23. A and B started a business by investing ₹3000 and ₹5000, respectively. After 6 months, A added ₹4000 more, but after another 6 months, A withdrew ₹1000. At the end of the year, the total profit was ₹6175. Determine how the profit should be distributed between A and B.

24. Three oil drums contained 800 liters, 725 liters, and 575 liters of oil, respectively. The oil from these drums was poured into a rectangular container, resulting in a depth of 7 decimeters. Given that the length-to-width ratio of the container is 4:3, determine the length and width of the container.

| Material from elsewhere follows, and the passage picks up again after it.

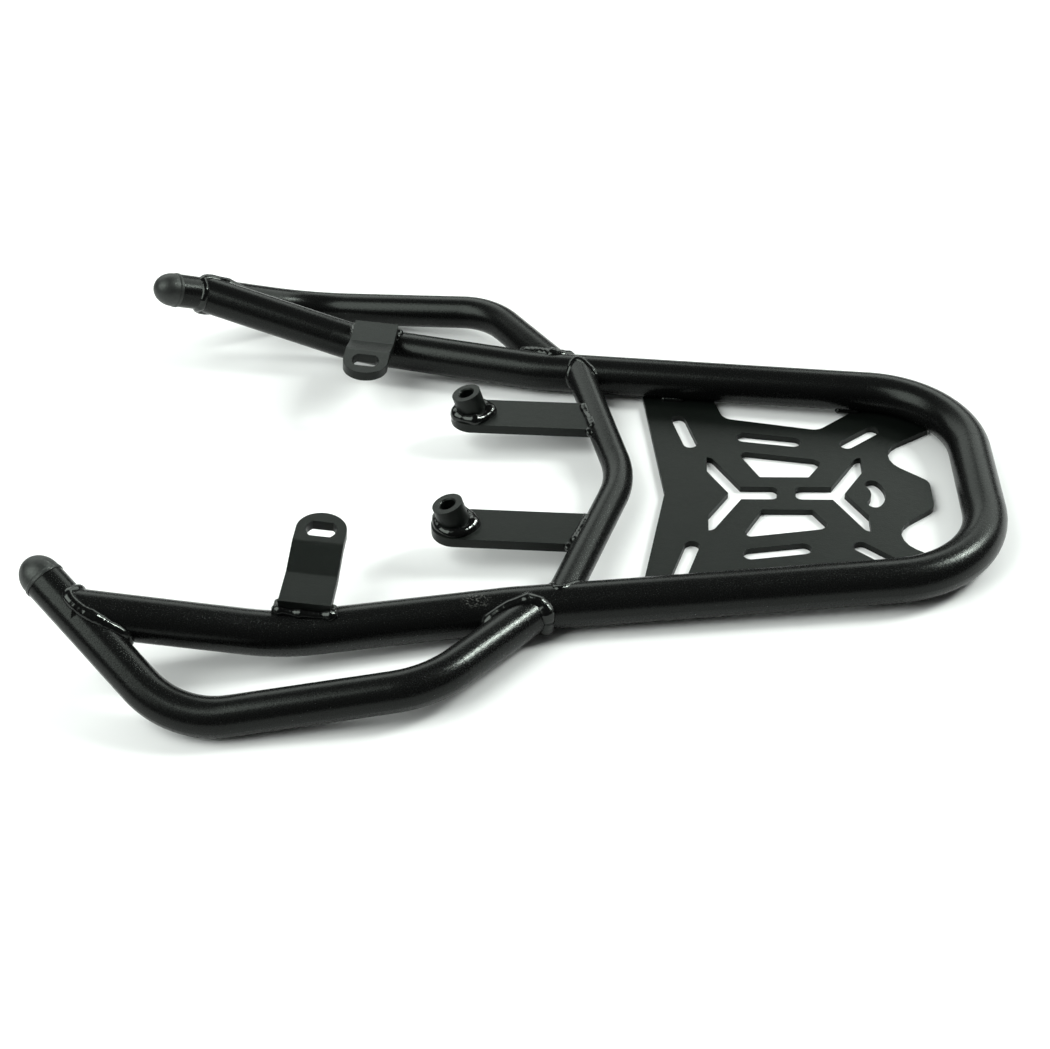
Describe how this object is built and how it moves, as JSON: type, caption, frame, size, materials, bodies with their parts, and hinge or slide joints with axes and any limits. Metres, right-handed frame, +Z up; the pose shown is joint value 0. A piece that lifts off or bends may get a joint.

25. A right circular drum has a radius of 21 cm and a height of 2i. A solid iron sphere has a diameter of 21 cm. Determine the ratio of the volumes of the drum and the solid iron sphere (neglecting the thickness of the drum). Now, if the drum is completely filled with water and the sphere is fully submerged and then removed, determine the new depth of the water in the drum.

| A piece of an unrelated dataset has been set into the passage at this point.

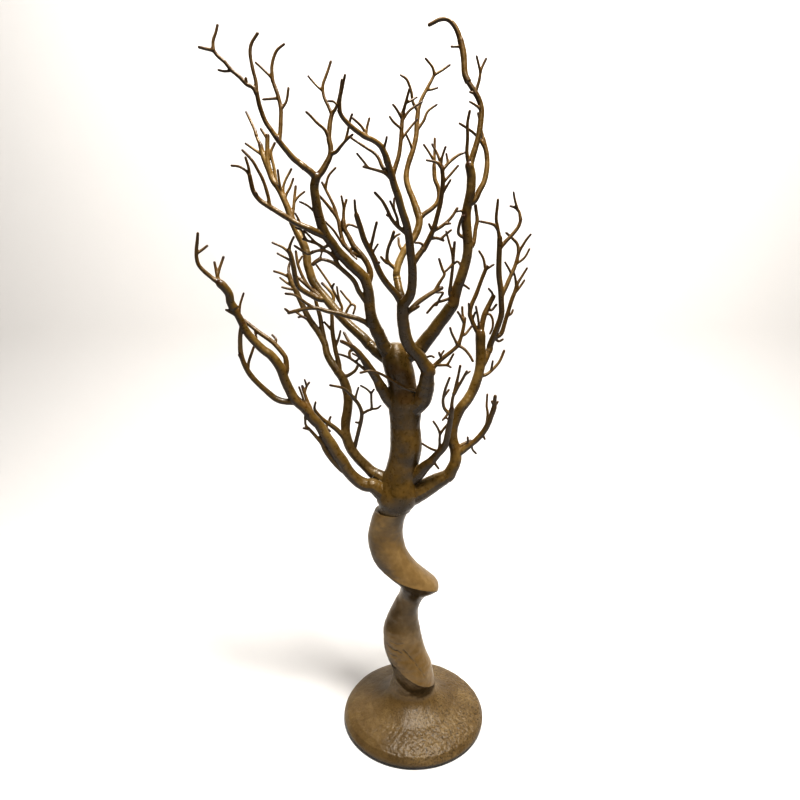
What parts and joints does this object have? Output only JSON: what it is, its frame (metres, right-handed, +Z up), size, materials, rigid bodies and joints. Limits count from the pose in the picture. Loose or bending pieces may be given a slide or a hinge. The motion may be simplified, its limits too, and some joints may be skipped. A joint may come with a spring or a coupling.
{
  "type": "artificial tabletop tree",
  "caption": "Bare-branched artificial tabletop tree on a twisted cast trunk with a round domed base; the crown lifts off and its limbs plug in.",
  "frame": {"origin": "centre of the felt pad's flat underside", "axes": "+Z up, the front of the tree faces -Y"},
  "size_m": [0.3283, 0.1793, 0.7629],
  "materials": {
    "cast_base": "cast resin stone, stippled, matte brown paint",
    "cast_trunk": "cast resin stone, smoothed, satin brown paint",
    "olive_branch": "moulded plastic, satin olive brown",
    "tan_branch": "moulded plastic, satin tan",
    "cement": "poured cement",
    "felt": "dark felt",
    "steel": "plain steel",
    "nylon": "natural nylon"
  },
  "bodies": {
    "base_body": {"base_pad": "felt", "base_shell": "cast_base", "base_weight": "cement", "core_rod": "steel", "rod_nut": "steel", "rod_washer": "steel", "trunk": "cast_trunk"},
    "bush_body": {"crown_bush": "nylon"},
    "stem_body": {"crown_stem": "olive_branch"},
    "limb_far_left_body": {"limb_far_left": "olive_branch"},
    "limb_second_left_body": {"limb_second_left": "tan_branch"},
    "limb_mid_left_body": {"limb_mid_left": "olive_branch"},
    "limb_back_left_body": {"limb_back_left": "tan_branch"},
    "limb_upper_left_body": {"limb_upper_left": "olive_branch"},
    "limb_front_body": {"limb_front": "olive_branch"},
    "limb_upper_right_body": {"limb_upper_right": "olive_branch"},
    "limb_right_body": {"limb_right": "olive_branch"},
    "limb_right_inner_body": {"limb_right_inner": "olive_branch"},
    "spray_right_outer_body": {"spray_right_outer": "olive_branch"},
    "spray_centre_back_body": {"spray_centre_back": "tan_branch"},
    "spray_centre_right_body": {"spray_centre_right": "olive_branch"},
    "spray_left_hook_body": {"spray_left_hook": "olive_branch"},
    "spray_upper_left_body": {"spray_upper_left": "olive_branch"}
  },
  "joints": [
    {"name": "crown_turn", "type": "hinge", "parent": "base_body", "child": "bush_body", "pos_m": [-0.021, 0, 0.2723], "axis": [0, 0, 1], "range_deg": [-180, 180]},
    {"name": "crown_lift", "type": "slide", "parent": "bush_body", "child": "stem_body", "axis": [0, 0, 1], "range_m": [0, 0.06]},
    {"name": "limb_far_left_plug", "type": "slide", "parent": "stem_body", "child": "limb_far_left_body", "axis": [-0.8025, -0.163, 0.5739], "range_m": [0, 0.013]},
    {"name": "limb_second_left_plug", "type": "slide", "parent": "stem_body", "child": "limb_second_left_body", "axis": [-0.8621, 0.167, 0.4785], "range_m": [0, 0.013]},
    {"name": "limb_mid_left_plug", "type": "slide", "parent": "stem_body", "child": "limb_mid_left_body", "axis": [-0.4988, -0.2033, 0.8425], "range_m": [0, 0.013]},
    {"name": "limb_back_left_plug", "type": "slide", "parent": "stem_body", "child": "limb_back_left_body", "axis": [-0.7207, 0.3296, 0.6099], "range_m": [0, 0.013]},
    {"name": "limb_upper_left_plug", "type": "slide", "parent": "stem_body", "child": "limb_upper_left_body", "axis": [-0.448, -0.1724, 0.8773], "range_m": [0, 0.013]},
    {"name": "limb_front_plug", "type": "slide", "parent": "stem_body", "child": "limb_front_body", "axis": [0.1191, -0.3374, 0.9338], "range_m": [0, 0.013]},
    {"name": "limb_upper_right_plug", "type": "slide", "parent": "stem_body", "child": "limb_upper_right_body", "axis": [0.5958, -0.0366, 0.8023], "range_m": [0, 0.013]},
    {"name": "limb_right_plug", "type": "slide", "parent": "stem_body", "child": "limb_right_body", "axis": [0.8417, -0.096, 0.5313], "range_m": [0, 0.013]},
    {"name": "limb_right_inner_plug", "type": "slide", "parent": "stem_body", "child": "limb_right_inner_body", "axis": [0.6252, -0.3005, 0.7202], "range_m": [0, 0.013]},
    {"name": "spray_right_outer_plug", "type": "slide", "parent": "limb_right_body", "child": "spray_right_outer_body", "axis": [0.457, 0.2795, 0.8444], "range_m": [0, 0.007]},
    {"name": "spray_centre_back_plug", "type": "slide", "parent": "limb_front_body", "child": "spray_centre_back_body", "axis": [-0.2125, 0.4717, 0.8558], "range_m": [0, 0.007]},
    {"name": "spray_centre_right_plug", "type": "slide", "parent": "limb_front_body", "child": "spray_centre_right_body", "axis": [0.5846, 0.1841, 0.7901], "range_m": [0, 0.007]},
    {"name": "spray_left_hook_plug", "type": "slide", "parent": "limb_upper_left_body", "child": "spray_left_hook_body", "axis": [-0.8135, -0.4463, 0.3729], "range_m": [0, 0.007]},
    {"name": "spray_upper_left_plug", "type": "slide", "parent": "limb_upper_left_body", "child": "spray_upper_left_body", "axis": [-0.7136, -0.3106, 0.6279], "range_m": [0, 0.007]}
  ]
}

26. In a joint business, A, B, and C started with investments of ₹3000, ₹4000, and ₹5000, respectively. If B's profit is ₹275, determine the total profit of the business.

(a) ₹ 550 (b) ₹ 500 (c) ₹ 750 (d) ₹ 825

27. Gautam and Samaresh started a joint business with ₹12,500 and ₹8,500 respectively. They agreed that 40% of the profit would be equally distributed between them, and the remaining profit would be shared in proportion to their investments. If Gautam received ₹1,950 as his share of the profit, determine Samaresh’s profit amount.

28. Two equal circles, each with a radius of 10 cm, intersect, and the length of their common chord is 12 cm. Determine the distance between the centers of the circles.

29. If the mean and median of a statistical distribution are 35 and 33, respectively, determine the mode of the distribution.

30. A tall gas jar with a diameter of 10 cm contains some water. A solid cylindrical iron piece with a diameter of 8 cm and a height of 5 cm is completely submerged in the water. Determine how much the water level rises.